Said Rabbi Greenberg, “If you push me to the wall, my answer is, bluntly, if you don’t have money for both, you have to close the hospital.’ Strook jumped up, convinced that I proved his point, that religious Jews were really just in it for themselves.”
Strook said, “That’s exactly what I thought. And I’m not going to be part of it,” Greenberg remembers. “He was ready to walk out.”
“Stop,” Rabbi Greenberg. “Before you leave, you forgot to ask me one question: What am I going to teach in the day schools?”
Still fuming, Strook said, “OK, what are you going to teach?”
“I’m going to teach them to give to Jewish hospitals,” said Rabbi Greenberg.
Throughout the country, said Rabbi Greenberg, Jewish hospitals today have basically become Jewish in name only — and sometimes not even that, as seen by the new Mount Sinai-St. Luke’s — with little if any connection to that “whole cultural imperative” from which they were born. And UJA-Federation gives considerably more to Jewish causes, as the students had demanded.

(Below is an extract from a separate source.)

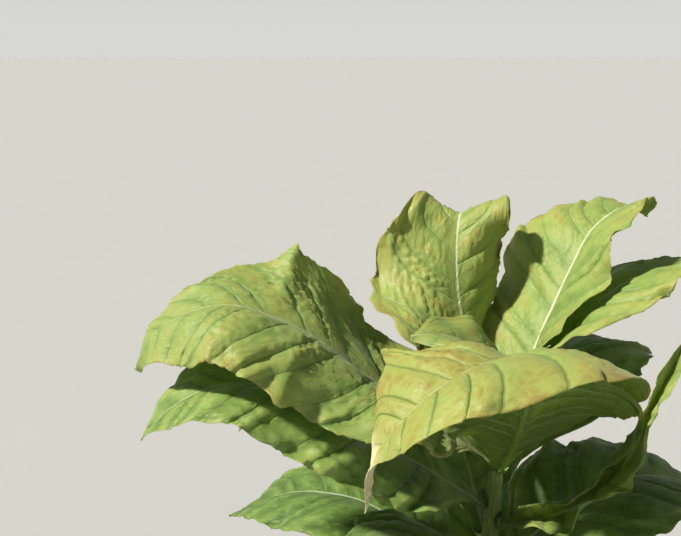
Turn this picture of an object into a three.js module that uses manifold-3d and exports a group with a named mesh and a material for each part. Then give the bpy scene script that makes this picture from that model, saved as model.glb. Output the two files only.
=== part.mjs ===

Loren Riegelhaupt, a spokesman for Beth Israel, said the hospital always had a kosher kitchen but now has a non-kosher kitchen. “However, kosher remains an option.” But kosher is an option in Catholic hospitals, too. Beth Israel has a “Shabbos elevator,” stopping on every floor. St. Luke’s has one, too. Jewish doctors and nurses work in every hospital in New York. No one attempts to convert the dying, and Jews have little but praise for Catholic hospices. Beth Israel has two Jewish chaplains, but also Baptist, Episcopal, and Greek Orthodox chaplains.
Beth Israel may be downsizing, but every hospital in this city is as welcoming to Jews as was Jews Hospital, long ago, in a New York that needed healing.